Here I am now at G Tower, one of the famous stylish office and hotel building occupied by mostly oil and gas companies in the middle of the city. Starting all over again. Learning and learn and learn. I never seem to stop learning. For me, the learning process has no end. The curve is always going to be left open. And I feel like I am an eternal student in this life. I am still yet to seal my very first trade deal. Looking forward to that. I kind of like the culture here. Similar to what I had before but slightly different in some ways. The bosses are nice and ambitious. It is a new company with big aspirations. And I'm going to be a vital part in growing this company to be big. Hopefully.

This morning, as I was in the train to the office, scrolling down through my old music playlists, I stumbled to this song which I first listened 7 years ago. I downloaded it when I about to graduate from the university and I listened to it everyday during my days in the factory. The first job. Time really flies. Seems like it was forever. I've changed so much since then. Physically. I'm fat now. LOL.

So I want to share this song. It's a good song by a band called Nevertheless. About love and lover. It is saying that life must be spent like we are living and dying. Let us live like we are alive, nevertheless we are  dying, soon. Deep :P


Being an emo band star is probably the only thing remains unfulfilled yet. I've been an engineer, an executive, been in aviation operations, did governance for a while, hated it and left for sales, still a graphic artist, in love with photography, then an avid golfer and now trading. But never been a star. Not just quite be able to continue with the band thingy when we left the university.

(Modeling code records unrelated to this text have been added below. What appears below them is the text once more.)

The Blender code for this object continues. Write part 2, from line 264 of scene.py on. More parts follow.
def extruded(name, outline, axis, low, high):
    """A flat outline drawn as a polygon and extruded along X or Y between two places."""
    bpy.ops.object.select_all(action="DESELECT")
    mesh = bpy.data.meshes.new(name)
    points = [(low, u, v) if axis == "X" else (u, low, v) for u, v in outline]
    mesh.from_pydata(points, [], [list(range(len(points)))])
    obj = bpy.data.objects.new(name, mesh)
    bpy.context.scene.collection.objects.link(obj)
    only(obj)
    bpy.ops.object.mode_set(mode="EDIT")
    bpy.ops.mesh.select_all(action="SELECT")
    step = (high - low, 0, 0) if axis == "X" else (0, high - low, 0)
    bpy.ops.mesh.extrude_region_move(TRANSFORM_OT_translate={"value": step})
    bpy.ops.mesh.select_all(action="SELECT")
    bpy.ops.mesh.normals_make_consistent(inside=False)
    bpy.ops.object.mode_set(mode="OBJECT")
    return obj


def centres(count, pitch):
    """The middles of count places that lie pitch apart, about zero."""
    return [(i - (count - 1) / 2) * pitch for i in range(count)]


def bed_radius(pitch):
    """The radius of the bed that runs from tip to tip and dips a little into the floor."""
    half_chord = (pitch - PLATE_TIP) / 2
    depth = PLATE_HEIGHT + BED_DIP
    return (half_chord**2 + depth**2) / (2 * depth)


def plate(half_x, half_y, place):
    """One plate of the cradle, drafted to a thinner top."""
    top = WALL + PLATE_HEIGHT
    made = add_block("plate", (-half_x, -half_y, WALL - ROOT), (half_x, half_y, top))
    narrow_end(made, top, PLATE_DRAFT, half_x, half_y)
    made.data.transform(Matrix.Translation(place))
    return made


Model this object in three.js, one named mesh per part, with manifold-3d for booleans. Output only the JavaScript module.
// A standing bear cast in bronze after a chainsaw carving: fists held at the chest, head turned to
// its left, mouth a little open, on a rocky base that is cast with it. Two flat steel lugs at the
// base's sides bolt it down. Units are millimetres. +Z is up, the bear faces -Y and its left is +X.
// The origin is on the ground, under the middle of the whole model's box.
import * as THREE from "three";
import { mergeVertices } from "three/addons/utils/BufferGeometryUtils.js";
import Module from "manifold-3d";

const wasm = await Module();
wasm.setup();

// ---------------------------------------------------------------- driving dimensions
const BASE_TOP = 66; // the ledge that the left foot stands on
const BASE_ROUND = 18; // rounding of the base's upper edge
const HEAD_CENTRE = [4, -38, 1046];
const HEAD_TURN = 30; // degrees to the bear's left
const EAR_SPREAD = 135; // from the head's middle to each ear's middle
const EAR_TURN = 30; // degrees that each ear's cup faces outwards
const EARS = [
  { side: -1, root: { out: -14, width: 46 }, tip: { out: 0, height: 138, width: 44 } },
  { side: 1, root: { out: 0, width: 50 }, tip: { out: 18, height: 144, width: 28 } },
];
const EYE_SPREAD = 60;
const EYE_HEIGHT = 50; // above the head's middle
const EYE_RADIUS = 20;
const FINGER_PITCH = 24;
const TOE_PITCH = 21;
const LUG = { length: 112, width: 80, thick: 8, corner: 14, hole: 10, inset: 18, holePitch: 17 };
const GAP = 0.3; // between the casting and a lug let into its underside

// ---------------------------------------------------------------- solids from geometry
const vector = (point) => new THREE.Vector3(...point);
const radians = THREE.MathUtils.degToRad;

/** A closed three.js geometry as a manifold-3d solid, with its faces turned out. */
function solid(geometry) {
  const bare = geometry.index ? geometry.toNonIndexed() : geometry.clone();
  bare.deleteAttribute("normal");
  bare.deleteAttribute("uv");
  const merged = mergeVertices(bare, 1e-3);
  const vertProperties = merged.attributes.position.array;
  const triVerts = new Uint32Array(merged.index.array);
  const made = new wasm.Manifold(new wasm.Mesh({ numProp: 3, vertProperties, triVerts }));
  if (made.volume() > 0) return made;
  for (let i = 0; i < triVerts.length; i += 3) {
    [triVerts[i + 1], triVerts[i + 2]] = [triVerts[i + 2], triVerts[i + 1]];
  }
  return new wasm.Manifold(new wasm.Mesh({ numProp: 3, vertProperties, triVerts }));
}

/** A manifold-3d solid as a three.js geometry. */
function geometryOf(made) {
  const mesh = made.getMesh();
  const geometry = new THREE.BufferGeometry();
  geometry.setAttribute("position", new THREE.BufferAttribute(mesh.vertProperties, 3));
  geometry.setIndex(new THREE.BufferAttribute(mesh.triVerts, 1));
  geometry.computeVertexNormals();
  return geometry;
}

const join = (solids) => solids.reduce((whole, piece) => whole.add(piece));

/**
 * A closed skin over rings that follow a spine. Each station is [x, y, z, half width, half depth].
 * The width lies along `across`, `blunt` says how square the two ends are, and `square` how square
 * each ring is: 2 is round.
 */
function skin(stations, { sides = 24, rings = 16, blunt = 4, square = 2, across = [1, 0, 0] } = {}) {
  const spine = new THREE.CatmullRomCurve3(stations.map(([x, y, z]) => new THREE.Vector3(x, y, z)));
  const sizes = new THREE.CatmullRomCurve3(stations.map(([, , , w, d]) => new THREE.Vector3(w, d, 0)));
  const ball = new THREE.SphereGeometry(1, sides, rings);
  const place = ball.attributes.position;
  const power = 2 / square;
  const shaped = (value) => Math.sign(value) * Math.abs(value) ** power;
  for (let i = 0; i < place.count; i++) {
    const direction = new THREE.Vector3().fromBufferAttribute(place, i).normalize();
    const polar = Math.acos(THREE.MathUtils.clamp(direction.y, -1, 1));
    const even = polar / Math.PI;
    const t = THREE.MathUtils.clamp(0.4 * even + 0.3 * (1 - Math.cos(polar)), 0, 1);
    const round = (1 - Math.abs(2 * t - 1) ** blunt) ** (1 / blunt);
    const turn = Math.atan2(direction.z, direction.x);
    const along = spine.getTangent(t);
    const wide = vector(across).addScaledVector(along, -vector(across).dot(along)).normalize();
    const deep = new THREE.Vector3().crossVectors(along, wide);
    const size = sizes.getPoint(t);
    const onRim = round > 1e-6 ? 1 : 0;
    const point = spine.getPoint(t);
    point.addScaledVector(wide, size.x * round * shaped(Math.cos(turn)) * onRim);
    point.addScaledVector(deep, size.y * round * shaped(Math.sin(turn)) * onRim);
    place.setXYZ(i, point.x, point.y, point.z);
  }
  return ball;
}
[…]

 I now define myself as a seasoned aviator turned trader. Was a lousy engineer, a retired lover and now venture as a father and trader. But my love to my family will never cease. Enjoy the song and till then, I'm out.

Tuesday 2 April 2013

Effortless In Forgiveness

I just don't understand why people still wants to justify when they are saying sorry.

We don't justify why we are sorry. Guilt is never to be reasoned. Forgiveness is a product of common civic value, a by product of humility. Apologies are never to be followed by proud excuses.

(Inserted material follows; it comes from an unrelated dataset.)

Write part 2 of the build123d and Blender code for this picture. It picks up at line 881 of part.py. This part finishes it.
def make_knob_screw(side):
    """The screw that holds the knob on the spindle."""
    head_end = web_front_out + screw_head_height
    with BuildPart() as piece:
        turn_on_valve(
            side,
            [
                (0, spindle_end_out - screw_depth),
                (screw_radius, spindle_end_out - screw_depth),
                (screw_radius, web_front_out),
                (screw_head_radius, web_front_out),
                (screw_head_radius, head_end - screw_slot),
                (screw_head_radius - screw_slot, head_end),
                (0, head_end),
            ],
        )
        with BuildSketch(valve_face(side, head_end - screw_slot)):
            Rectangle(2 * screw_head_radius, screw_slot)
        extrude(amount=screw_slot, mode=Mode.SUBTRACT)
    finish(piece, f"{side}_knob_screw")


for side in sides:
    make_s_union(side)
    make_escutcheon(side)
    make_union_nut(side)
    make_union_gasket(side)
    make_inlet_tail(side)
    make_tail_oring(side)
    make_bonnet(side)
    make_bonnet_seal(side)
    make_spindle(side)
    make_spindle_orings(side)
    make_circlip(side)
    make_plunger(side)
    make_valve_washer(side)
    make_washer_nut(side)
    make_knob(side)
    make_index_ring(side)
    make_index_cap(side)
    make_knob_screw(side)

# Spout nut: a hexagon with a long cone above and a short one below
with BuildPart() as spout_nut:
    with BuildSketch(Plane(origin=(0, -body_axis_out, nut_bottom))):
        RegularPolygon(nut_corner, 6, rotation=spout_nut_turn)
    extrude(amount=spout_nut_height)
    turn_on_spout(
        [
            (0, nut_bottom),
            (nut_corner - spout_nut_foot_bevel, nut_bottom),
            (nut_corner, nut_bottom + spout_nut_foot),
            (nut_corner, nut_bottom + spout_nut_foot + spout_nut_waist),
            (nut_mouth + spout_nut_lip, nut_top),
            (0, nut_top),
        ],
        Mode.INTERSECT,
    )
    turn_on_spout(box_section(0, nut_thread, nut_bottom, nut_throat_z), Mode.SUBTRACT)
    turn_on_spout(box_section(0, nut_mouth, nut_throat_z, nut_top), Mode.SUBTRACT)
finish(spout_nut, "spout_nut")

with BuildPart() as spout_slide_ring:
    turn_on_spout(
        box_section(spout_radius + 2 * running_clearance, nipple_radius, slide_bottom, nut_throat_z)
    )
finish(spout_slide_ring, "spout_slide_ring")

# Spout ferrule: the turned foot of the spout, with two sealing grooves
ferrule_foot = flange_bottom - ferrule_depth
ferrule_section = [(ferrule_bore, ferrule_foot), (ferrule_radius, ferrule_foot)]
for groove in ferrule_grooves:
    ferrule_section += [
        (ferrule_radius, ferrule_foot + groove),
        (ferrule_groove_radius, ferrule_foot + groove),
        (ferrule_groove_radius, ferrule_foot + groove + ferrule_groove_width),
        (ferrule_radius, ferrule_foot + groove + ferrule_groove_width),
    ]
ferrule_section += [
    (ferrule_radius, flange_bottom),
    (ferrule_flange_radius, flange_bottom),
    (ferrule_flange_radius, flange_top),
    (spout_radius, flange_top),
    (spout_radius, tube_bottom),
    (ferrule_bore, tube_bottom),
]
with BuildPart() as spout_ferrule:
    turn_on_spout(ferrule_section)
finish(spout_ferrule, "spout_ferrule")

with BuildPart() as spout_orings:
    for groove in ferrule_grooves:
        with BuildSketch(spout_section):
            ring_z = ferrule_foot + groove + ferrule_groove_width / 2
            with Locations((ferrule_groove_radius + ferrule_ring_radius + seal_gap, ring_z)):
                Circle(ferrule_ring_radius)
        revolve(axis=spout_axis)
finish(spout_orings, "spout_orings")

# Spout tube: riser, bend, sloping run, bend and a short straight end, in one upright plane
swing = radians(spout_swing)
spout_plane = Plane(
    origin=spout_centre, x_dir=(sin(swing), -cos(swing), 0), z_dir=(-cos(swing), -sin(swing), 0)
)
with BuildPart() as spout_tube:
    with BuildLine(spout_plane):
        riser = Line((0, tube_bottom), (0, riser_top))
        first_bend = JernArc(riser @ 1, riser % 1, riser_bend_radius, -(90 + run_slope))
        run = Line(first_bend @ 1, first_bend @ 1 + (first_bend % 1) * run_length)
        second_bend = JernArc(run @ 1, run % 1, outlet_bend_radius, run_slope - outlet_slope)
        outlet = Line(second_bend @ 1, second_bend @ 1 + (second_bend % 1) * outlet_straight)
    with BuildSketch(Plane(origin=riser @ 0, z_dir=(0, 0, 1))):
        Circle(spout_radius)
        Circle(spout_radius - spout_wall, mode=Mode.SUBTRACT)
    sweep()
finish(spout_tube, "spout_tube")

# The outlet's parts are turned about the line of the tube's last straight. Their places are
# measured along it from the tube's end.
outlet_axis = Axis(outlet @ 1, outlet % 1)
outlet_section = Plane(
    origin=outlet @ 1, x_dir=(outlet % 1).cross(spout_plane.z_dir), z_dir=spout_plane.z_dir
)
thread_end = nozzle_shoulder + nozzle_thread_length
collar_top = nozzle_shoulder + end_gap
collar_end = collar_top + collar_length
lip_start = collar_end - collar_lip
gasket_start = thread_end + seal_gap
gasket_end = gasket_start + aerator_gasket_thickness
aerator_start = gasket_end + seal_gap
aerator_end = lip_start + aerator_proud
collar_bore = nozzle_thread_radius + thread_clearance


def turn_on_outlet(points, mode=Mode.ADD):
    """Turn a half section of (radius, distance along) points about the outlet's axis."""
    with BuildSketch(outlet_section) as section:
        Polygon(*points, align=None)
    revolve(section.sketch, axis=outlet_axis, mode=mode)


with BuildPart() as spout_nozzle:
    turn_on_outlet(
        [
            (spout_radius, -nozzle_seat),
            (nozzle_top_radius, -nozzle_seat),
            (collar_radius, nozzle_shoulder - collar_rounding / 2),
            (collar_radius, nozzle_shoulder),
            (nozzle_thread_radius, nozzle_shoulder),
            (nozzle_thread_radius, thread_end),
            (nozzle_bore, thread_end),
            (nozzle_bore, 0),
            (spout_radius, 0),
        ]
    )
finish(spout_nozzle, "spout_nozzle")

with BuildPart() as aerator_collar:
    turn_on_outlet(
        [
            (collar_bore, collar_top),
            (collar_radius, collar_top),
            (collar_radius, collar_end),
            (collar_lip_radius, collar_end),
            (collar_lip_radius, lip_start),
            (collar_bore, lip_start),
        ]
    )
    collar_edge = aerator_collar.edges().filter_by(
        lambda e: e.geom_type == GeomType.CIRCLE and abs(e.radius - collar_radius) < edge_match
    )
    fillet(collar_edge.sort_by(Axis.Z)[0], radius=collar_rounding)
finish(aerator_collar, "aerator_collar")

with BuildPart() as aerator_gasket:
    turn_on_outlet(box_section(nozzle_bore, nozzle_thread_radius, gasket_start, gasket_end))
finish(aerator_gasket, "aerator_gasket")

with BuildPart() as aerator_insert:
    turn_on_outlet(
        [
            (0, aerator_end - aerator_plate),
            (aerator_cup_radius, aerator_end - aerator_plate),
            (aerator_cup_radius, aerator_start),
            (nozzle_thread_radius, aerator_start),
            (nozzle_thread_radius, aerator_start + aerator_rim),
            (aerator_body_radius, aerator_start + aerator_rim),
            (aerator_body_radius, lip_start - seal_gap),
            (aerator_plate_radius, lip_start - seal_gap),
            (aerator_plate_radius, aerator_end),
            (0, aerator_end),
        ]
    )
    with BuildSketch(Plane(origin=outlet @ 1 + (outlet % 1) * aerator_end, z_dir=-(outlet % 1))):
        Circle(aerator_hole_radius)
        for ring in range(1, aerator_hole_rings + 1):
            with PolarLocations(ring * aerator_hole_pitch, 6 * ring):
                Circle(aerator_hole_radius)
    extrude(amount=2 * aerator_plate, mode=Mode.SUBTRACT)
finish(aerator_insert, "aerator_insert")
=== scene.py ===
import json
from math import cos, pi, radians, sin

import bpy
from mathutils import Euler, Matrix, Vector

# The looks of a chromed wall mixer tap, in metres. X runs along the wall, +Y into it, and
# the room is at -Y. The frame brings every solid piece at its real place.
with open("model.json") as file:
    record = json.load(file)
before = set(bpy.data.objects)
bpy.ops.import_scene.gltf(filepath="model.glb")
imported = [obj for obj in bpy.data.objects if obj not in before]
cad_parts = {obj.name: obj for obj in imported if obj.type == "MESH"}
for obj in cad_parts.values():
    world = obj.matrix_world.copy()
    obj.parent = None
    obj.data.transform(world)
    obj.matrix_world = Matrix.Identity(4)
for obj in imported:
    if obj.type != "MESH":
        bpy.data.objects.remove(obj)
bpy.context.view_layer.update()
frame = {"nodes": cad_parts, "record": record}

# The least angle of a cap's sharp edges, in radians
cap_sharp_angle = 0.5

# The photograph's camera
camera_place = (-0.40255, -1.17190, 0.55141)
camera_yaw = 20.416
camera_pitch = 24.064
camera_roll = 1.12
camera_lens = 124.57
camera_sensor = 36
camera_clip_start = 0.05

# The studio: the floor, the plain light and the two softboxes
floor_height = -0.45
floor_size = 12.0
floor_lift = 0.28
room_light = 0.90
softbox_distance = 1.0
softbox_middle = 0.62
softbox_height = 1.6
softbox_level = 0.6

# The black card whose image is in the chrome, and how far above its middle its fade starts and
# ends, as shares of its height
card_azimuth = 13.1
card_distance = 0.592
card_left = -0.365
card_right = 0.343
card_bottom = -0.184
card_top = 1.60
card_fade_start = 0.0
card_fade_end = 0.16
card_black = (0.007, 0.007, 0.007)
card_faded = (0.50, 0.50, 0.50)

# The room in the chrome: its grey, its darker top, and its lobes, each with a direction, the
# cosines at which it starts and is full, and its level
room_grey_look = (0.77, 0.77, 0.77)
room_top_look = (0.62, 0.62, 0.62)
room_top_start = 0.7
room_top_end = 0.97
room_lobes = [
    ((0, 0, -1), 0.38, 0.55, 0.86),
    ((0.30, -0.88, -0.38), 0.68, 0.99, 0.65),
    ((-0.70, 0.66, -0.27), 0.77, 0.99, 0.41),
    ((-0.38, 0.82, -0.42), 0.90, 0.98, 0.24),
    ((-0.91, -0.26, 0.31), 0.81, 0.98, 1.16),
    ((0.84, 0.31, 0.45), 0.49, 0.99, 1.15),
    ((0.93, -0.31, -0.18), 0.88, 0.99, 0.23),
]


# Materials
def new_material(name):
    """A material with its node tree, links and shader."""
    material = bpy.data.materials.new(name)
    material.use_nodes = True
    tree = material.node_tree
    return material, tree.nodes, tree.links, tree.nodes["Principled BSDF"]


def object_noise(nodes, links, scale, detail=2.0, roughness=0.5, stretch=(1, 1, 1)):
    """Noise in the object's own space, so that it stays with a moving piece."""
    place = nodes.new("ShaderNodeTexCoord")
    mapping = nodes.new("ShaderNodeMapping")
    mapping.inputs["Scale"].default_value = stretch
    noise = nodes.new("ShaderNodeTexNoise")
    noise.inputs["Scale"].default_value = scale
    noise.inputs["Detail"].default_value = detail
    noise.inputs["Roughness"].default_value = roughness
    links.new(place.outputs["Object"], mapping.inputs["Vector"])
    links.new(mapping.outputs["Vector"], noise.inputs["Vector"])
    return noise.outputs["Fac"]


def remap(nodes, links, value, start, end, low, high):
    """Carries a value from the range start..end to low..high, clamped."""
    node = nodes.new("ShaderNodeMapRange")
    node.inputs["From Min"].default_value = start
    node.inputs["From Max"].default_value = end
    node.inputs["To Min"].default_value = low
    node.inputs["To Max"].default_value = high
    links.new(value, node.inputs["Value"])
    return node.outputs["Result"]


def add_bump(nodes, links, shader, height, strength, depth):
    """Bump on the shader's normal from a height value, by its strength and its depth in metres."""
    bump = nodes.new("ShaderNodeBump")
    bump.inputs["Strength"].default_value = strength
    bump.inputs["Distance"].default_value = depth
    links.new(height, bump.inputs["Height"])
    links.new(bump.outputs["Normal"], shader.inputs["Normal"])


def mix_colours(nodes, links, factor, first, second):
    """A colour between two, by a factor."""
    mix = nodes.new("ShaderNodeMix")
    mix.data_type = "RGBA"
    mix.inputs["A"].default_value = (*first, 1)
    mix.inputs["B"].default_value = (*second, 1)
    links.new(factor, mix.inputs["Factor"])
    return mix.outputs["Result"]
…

We are humans, we are bound to make mistakes. Error prone. When we do make mistakes, we feel sorry about them, and the guilt creeps in. And we seek for forgiveness. That is part of humanity and that is all about being a mortal. We have feelings.

We don't say "I'm so sorry for what I've done, but really, I want you to know that I did it because of I don't respect you bla bla bla.."...

Seriously, that was horrible. I doubt the sincerity of the plead for forgiveness.

And when people tries to do that, that derivation of why they are sorry, they tend to talk a lot. Tonnes of unnecessary things. Too much of a thing really will not help to ease up things.

Too much info doesn't mend, it is deteriorating instead. Bores the patch, pokes the wound.

We say sorry. Full stop. That's it. That is how it should be. And somehow it reflects true honesty.

And for that, sorry is always seems to be the hardest word. Because it is not easy. Only the strong can say sorry. Sincerely.

But it is never meant to be so expensive, let alone being cheap. Forgiveness is just priceless. And for me, it should be effortless.